According to Reserve Bank governor John Magudya’s 2017 monetary statement presented in January this year, Diaspora remittances, which are also a major source of import financing declined by 17,9% in 2016, from $1,917.7 million received in 2015 to $1,574 million in 2016.
Sarahuro said most Zimbabwean emigrants in South Africa have developed a wait and see attitude as they have a keen eye on Zimbabwe’s political developments and will only decide to come back after elections.
After creating a base here from difficulties, people would not want to rush back home, lest things worsen and they would want to come back to South Africa. So many are waiting for elections and a change of government or when things are back to normal.
Another Zimbabwean emigrant who did not like to be identified said he is an army deserter and coming back means he will be sent to the detention barrack.
Some migrants are also political refugees who say they fear for their lives after they sneaked out of the country after falling foul with the government.
“Although I was not granted refugee status, I fled Zimbabwe after I was hounded out by State agencies. I fled for safety here. So at the moment, going back is one thing out of my mind as I fear being killed,” another Zimbabwean said.
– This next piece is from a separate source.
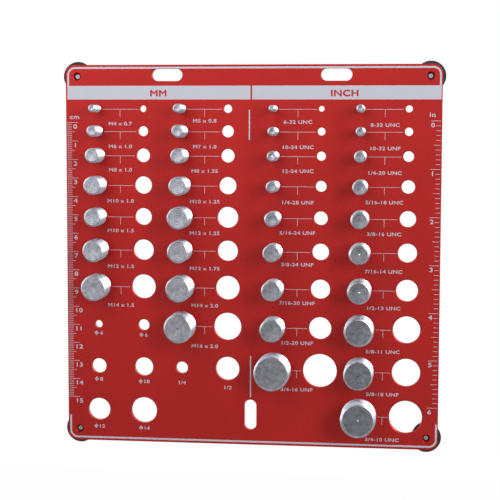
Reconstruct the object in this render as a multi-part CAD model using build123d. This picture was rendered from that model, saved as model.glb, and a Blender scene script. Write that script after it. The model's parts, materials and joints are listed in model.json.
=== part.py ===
from build123d import *
import os

# Nut and bolt thread checker: a hanging board that holds a stud and a tapped hole for each
# thread size, with plain gauge holes beside them and a rubber foot behind each corner.
# Lengths are in millimetres. X runs to the right, Y away from the reader and Z up.
# The origin lies midway between the two top slots, on the front face of the board.

INCH = 25.4

# Board, cut from one sheet
BOARD_THICKNESS = 3.0
BOARD_CORNER_RADIUS = 5.0
BOARD_EDGE_BREAK = 0.3

# Columns from left to right: a stud, then the hole of the same thread beside it
SIDE_MARGIN = 17.25
STUD_TO_HOLE = 25.0
PAIR_GAP = 21.0
MIDDLE_GAP = 25.0

# Rows from top to bottom
TOP_MARGIN = 23.4
ROW_PITCHES = [12.0, 13.0, 16.0, 17.0, 18.0, 20.0, 21.0, 23.0, 24.0]
BOTTOM_MARGIN = 17.4

# Slots that the board hangs by: two level ones at the top and an upright one below
SLOT_LENGTH = 16.5
SLOT_WIDTH = 6.5
TOP_SLOT_SPACING = 90.6
STRIP_OVER_TOP_SLOTS = 2.2
STRIP_UNDER_LOW_SLOT = 8.15

# Studs, each with a spigot that fills a tapped seat and a shoulder on the board's front face
STUD_RISE = 13.3
STUD_CHAMFER = 0.8
STUD_SEAT_CLEARANCE = 0.02

# Tapped holes and seats: how far the thread's crests stand into the bore, per unit of pitch
CREST_PER_PITCH = 0.3

# Plain gauge holes are this much wider than the rod that they gauge
GAUGE_CLEARANCE = 0.1

# Rubber feet at the corners, each with the washer and the screw that hold it
CORNER_INSET = 6.2
FOOT_DIAMETER = 16.0
FOOT_TAPER = 0.6
FOOT_WEB = 2.8
FOOT_HOLE_CLEARANCE = 0.2
WASHER_DIAMETER = 9.0
WASHER_THICKNESS = 1.0
WASHER_CLEARANCE = 0.2
SCREW_DIAMETER = 3.9
SCREW_CLEARANCE = 0.05
SCREW_REACH_INTO_BOARD = 1.2
SCREW_TIP_CHAMFER = 0.5
SCREW_HEAD_DIAMETER = 7.0
SCREW_HEAD_HEIGHT = 2.0
SCREW_HEAD_CHAMFER = 0.6
SCREW_HEAD_SINK = 0.2


def metric(diameter, pitch):
    """Name, diameter and pitch of a metric thread."""
    return f"m{diameter}x{pitch}".replace(".", "_"), float(diameter), float(pitch)


def numbered(number, threads_per_inch):
    """Name, diameter and pitch of a numbered inch thread, which grows by 13 thousandths a size."""
    diameter = (0.060 + 0.013 * number) * INCH
    return f"no{number}_{threads_per_inch}", diameter, INCH / threads_per_inch


def fractional(above, below, threads_per_inch):
    """Name, diameter and pitch of an inch thread whose diameter is a fraction of an inch."""
    return f"in{above}_{below}_{threads_per_inch}", INCH * above / below, INCH / threads_per_inch


# The threads of each column, from the top row down
COLUMNS = [
    [
        metric(4, 0.7),
        metric(6, 1.0),
        metric(8, 1.0),
        metric(10, 1.0),
        metric(10, 1.5),
        metric(12, 1.5),
        metric(14, 1.5),
    ],
    [
        metric(5, 0.8),
        metric(7, 1.0),
        metric(8, 1.25),
        metric(10, 1.25),
        metric(12, 1.25),
        metric(12, 1.75),
        metric(14, 2.0),
        metric(16, 2.0),
    ],
    [
        numbered(6, 32),
        numbered(10, 24),
        numbered(12, 24),
        fractional(1, 4, 28),
        fractional(5, 16, 24),
        fractional(3, 8, 24),
        fractional(7, 16, 20),
        fractional(1, 2, 20),
        fractional(3, 4, 16),
    ],
    [
        numbered(8, 32),
        numbered(10, 32),
        fractional(1, 4, 20),
        fractional(5, 16, 18),
        fractional(3, 8, 16),
        fractional(7, 16, 14),
        fractional(1, 2, 13),
        fractional(5, 8, 11),
        fractional(5, 8, 18),
        fractional(3, 4, 10),
    ],
]

# The board's size and the places on it, worked out from the sizes above
BOARD_WIDTH = 2 * (SIDE_MARGIN + STUD_TO_HOLE + PAIR_GAP + STUD_TO_HOLE) + MIDDLE_GAP
BOARD_HEIGHT = TOP_MARGIN + sum(ROW_PITCHES) + BOTTOM_MARGIN
TOP_EDGE = STRIP_OVER_TOP_SLOTS + SLOT_WIDTH / 2
BOTTOM_EDGE = TOP_EDGE - BOARD_HEIGHT
LOW_SLOT_Z = BOTTOM_EDGE + STRIP_UNDER_LOW_SLOT + SLOT_LENGTH / 2
FIRST_STUD_X = SIDE_MARGIN - BOARD_WIDTH / 2
SECOND_STUD_X = FIRST_STUD_X + STUD_TO_HOLE + PAIR_GAP
THIRD_STUD_X = MIDDLE_GAP / 2
FOURTH_STUD_X = THIRD_STUD_X + STUD_TO_HOLE + PAIR_GAP
STUD_COLUMNS = [FIRST_STUD_X, SECOND_STUD_X, THIRD_STUD_X, FOURTH_STUD_X]
ROWS = [TOP_EDGE - TOP_MARGIN - sum(ROW_PITCHES[:i]) for i in range(len(ROW_PITCHES) + 1)]

# Plain gauge holes: column, row and the diameter of the rod that each gauges
GAUGE_HOLES = [
    (FIRST_STUD_X, ROWS[7], 4.0),
    (FIRST_STUD_X + STUD_TO_HOLE, ROWS[7], 6.0),
    (FIRST_STUD_X, ROWS[8], 8.0),
    (FIRST_STUD_X + STUD_TO_HOLE, ROWS[8], 10.0),
    (FIRST_STUD_X, ROWS[9], 12.0),
    (FIRST_STUD_X + STUD_TO_HOLE, ROWS[9], 14.0),
    (SECOND_STUD_X, ROWS[8], INCH / 4),
    (SECOND_STUD_X + STUD_TO_HOLE, ROWS[8], INCH / 2),
]

CORNER_X = BOARD_WIDTH / 2 - CORNER_INSET
CORNERS = {
    "top_left": (-CORNER_X, TOP_EDGE - CORNER_INSET),
    "top_right": (CORNER_X, TOP_EDGE - CORNER_INSET),
    "bottom_left": (-CORNER_X, BOTTOM_EDGE + CORNER_INSET),
    "bottom_right": (CORNER_X, BOTTOM_EDGE + CORNER_INSET),
}

# Heights behind the board's front face, at the corners
FOOT_SEAT = -BOARD_THICKNESS
WASHER_SEAT = FOOT_SEAT - FOOT_WEB
SCREW_SEAT = WASHER_SEAT - WASHER_THICKNESS
SCREW_TOP = SCREW_SEAT - SCREW_HEAD_HEIGHT
FOOT_END = SCREW_TOP - SCREW_HEAD_SINK
SCREW_TIP = FOOT_SEAT + SCREW_REACH_INTO_BOARD

# Pieces are made about their own Z axis, which points at the reader from the board's front
FRONT = Plane(origin=(0, 0, 0), x_dir=(1, 0, 0), z_dir=(0, -1, 0))


def place(piece, x, z):
    """Set a piece on the board at x and z."""
    return FRONT * Pos(x, z, 0) * piece


def turn(profile):
    """Turn a closed profile of (radius, height) points about the Z axis."""
    outline = Polyline([(radius, 0, height) for radius, height in profile], close=True)
    return revolve(make_face(outline), Axis.Z)


def threads():
    """Each thread with its name, diameter, pitch, stud column and row."""
    for x, column in zip(STUD_COLUMNS, COLUMNS):
        for z, (name, diameter, pitch) in zip(ROWS, column):
            yield name, diameter, pitch, x, z


def tapped_radius(diameter, pitch):
    """Radius of a tapped hole at the crests of its thread."""
    return diameter / 2 - CREST_PER_PITCH * pitch


def board():
    """The sheet, with its slots, tapped holes, stud seats, gauge holes and corner holes."""
    middle = (TOP_EDGE + BOTTOM_EDGE) / 2
    blank = Pos(0, middle) * RectangleRounded(BOARD_WIDTH, BOARD_HEIGHT, BOARD_CORNER_RADIUS)
    sheet = extrude(blank, -BOARD_THICKNESS)
    rims = sheet.faces().filter_by(Axis.Z).edges()
    sheet = chamfer(rims, BOARD_EDGE_BREAK)

    slot = SlotOverall(SLOT_LENGTH, SLOT_WIDTH)
    cuts = [Pos(side * TOP_SLOT_SPACING / 2, 0) * slot for side in (-1, 1)]
    cuts.append(Pos(0, LOW_SLOT_Z) * Rot(0, 0, 90) * slot)
    for name, diameter, pitch, x, z in threads():
        tapped = Circle(tapped_radius(diameter, pitch))
        cuts += [Pos(x, z) * tapped, Pos(x + STUD_TO_HOLE, z) * tapped]
    for x, z, diameter in GAUGE_HOLES:
        cuts.append(Pos(x, z) * Circle((diameter + GAUGE_CLEARANCE) / 2))
    for x, z in CORNERS.values():
        cuts.append(Pos(x, z) * Circle(SCREW_DIAMETER / 2 + SCREW_CLEARANCE))
    holes = extrude(Sketch() + cuts, -BOARD_THICKNESS)
    return FRONT * (sheet - holes)


def stud(diameter, pitch):
    """A stud flush with the board's back, stepped at its spigot and chamfered at its tip."""
    radius = diameter / 2
    spigot = tapped_radius(diameter, pitch) - STUD_SEAT_CLEARANCE
    tip = radius - STUD_CHAMFER
    return turn(
        [
            (0, -BOARD_THICKNESS),
            (spigot, -BOARD_THICKNESS),
            (spigot, 0),
            (radius, 0),
            (radius, STUD_RISE - STUD_CHAMFER),
            (tip, STUD_RISE),
            (0, STUD_RISE),
        ]
    )


def foot():
    """A rubber foot behind the board, with a recess for the washer and the screw's head."""
    hole = SCREW_DIAMETER / 2 + FOOT_HOLE_CLEARANCE
    recess = WASHER_DIAMETER / 2 + WASHER_CLEARANCE
    outside = FOOT_DIAMETER / 2
    return turn(
        [
            (hole, FOOT_SEAT),
            (outside, FOOT_SEAT),
            (outside - FOOT_TAPER, FOOT_END),
            (recess, FOOT_END),
            (recess, WASHER_SEAT),
            (hole, WASHER_SEAT),
        ]
    )


def washer():
    """The steel washer on the foot's web, which spreads the screw's pull over the rubber."""
    hole = SCREW_DIAMETER / 2 + FOOT_HOLE_CLEARANCE
    rim = WASHER_DIAMETER / 2
    return turn([(hole, WASHER_SEAT), (rim, WASHER_SEAT), (rim, SCREW_SEAT), (hole, SCREW_SEAT)])


def screw():
    """A pan-head screw from behind, whose tip ends inside the board's corner hole."""
    shank = SCREW_DIAMETER / 2
    head = SCREW_HEAD_DIAMETER / 2
    return turn(
        [
            (0, SCREW_TOP),
            (head - SCREW_HEAD_CHAMFER, SCREW_TOP),
            (head, SCREW_TOP + SCREW_HEAD_CHAMFER),
            (head, SCREW_SEAT),
            (shank, SCREW_SEAT),
            (shank, SCREW_TIP - SCREW_TIP_CHAMFER),
            (shank - SCREW_TIP_CHAMFER, SCREW_TIP),
            (0, SCREW_TIP),
        ]
    )


pieces = {"board": board()}
for name, diameter, pitch, x, z in threads():
    pieces["stud_" + name] = place(stud(diameter, pitch), x, z)
for corner, (x, z) in CORNERS.items():
    pieces["foot_" + corner] = place(foot(), x, z)
pieces["foot_washers"] = Compound([place(washer(), x, z) for x, z in CORNERS.values()])
pieces["foot_screws"] = Compound([place(screw(), x, z) for x, z in CORNERS.values()])

os.makedirs("parts", exist_ok=True)
for name, piece in pieces.items():
    export_step(piece, f"parts/{name}.step")
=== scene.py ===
import bpy
import json
import math
import re
from mathutils import Matrix, Vector


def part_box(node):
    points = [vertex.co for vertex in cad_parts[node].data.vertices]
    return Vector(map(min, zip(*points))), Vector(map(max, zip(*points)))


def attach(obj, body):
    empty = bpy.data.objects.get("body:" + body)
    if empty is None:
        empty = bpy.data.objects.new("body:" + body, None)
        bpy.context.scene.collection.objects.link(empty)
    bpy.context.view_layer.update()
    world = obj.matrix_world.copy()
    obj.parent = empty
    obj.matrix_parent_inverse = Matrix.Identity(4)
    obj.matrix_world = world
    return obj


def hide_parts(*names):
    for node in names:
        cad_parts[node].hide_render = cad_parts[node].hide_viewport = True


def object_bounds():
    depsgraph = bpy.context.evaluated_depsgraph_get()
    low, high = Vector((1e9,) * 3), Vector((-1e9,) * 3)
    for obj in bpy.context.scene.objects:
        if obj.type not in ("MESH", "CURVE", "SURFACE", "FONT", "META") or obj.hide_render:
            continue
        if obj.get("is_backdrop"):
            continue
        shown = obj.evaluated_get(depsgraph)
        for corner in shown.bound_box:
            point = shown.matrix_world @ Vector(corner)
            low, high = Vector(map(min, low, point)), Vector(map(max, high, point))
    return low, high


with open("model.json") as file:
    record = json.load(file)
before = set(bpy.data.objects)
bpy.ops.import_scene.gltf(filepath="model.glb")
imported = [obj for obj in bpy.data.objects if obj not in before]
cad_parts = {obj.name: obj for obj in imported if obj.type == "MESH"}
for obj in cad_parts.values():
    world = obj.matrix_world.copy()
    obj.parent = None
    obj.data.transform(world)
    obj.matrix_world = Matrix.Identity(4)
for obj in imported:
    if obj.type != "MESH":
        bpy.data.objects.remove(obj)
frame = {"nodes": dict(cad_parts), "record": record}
cad_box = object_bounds()

# Board: one sheet of aluminium, cut and drilled, then blasted and anodised red. Every hole's edge is
# broken. The holes beside the studs are tapped, and each stud sits in a seat of its own size.

MM = 0.001
INCH = 25.4 * MM
MERGE_WITHIN = 0.0005 * MM
LEAST_STEPS = 48
STEPS_PER_MM = 8
CORNER_SEGMENTS = 12
BOARD_CORNER_RADIUS = 5 * MM
BOARD_EDGE_ROUND = 0.1 * MM
BOARD_EDGE_SEGMENTS = 3
HOLE_EDGE_BREAK = 0.25 * MM
SEAT_EDGE_BREAK = 0.1 * MM
CORNER_HOLE_RADIUS = 2 * MM
DRILL_OVERRUN = 0.6 * MM
SMOOTH_WALLS = 13

# Of a thread's depth: its countersink. Of its pitch: the flat of its crest, and how far the tap
# overlaps the bore. Its flanks stand at 60 degrees, so they spread by this much of their height.
THREAD_COUNTERSINK = 0.8
CREST_FLAT = 1 / 8
TAP_OVERLAP = 0.06
FLANK_SPREAD = 2 * math.tan(math.radians(30))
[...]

Some of the Zimbabwean emigrants are hard-up criminals on the police wanted list.
Many criminals are believed to be hiding in South Africa and will not come back anytime soon.
This year, South African police minister Fikile Mbalula torched a diplomatic storm after suggesting that members of the Zimbabwe National Army, fleeing from the military service in their country are engaging in violent crimes in South Africa.
With the increases in prices of basic commodities on September 22 and the persisting cash shortages in Zimbabwe, Hlalathi says the only way for him is to remain holed up down south despite difficulties.